On Optimizing Traffic Imbalance in Large-scale Block-based Cloud Storage: Trace Analysis and Algorithm Design
Haoyu Mao,Yongkun Li,Wenzhe Zhu,Fei Li,Yinlong Xu
DOI: https://doi.org/10.1109/icpads56603.2022.00100
2022-01-01
Abstract:Cloud block storage (CBS) serves as the fundamental infrastructure of modern cloud computing services like the cloud disk service. Large-scale cloud block storage usually adopts a layered architecture, including a forwarding layer with a cluster of proxy servers as proxies to provide cloud disk abstraction, and a unified distributed storage engine providing persisted data storage. However, as all I/O traffics go through the proxy servers in the forwarding layer, there may be a severe traffic imbalance between the proxy servers, which finally degrades the performance of cloud disks.

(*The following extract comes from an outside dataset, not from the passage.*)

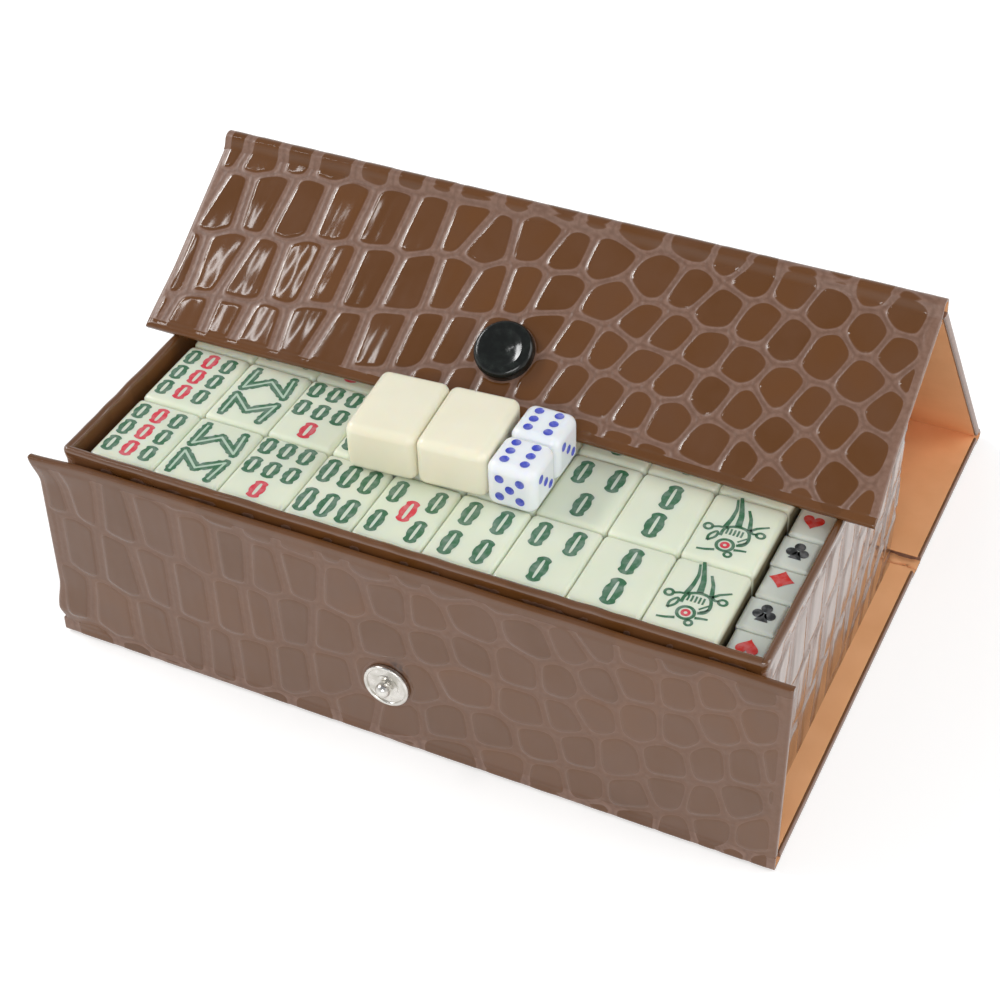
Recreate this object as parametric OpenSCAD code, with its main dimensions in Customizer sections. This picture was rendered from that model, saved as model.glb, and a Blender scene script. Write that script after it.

To investigate the traffic imbalance problem in the forwarding layer, we first conduct an in-depth analysis on the workload traces of a large-scale cloud block storage system in production. We find that both the traffic of individual cloud disks and the consolidated traffic of cloud disks at proxy servers are highly skewed and fluctuate violently and frequently at a fine-grained time granularity, and thus causing severe traffic imbalance. To address the traffic imbalance issue, we then develop a low-cost migration algorithm, weighted partial migration (WPM), and conduct simulation analysis via trace replay to study its effectiveness. Experiments under real-world workloads show that for 84.3% of clusters, WPM can make the imbalance factor be smaller than 3 (i.e., the maximum traffic at a proxy server is within 3$\times$ of the median traffic), with a very small migration cost by migrating only 0.1% segments.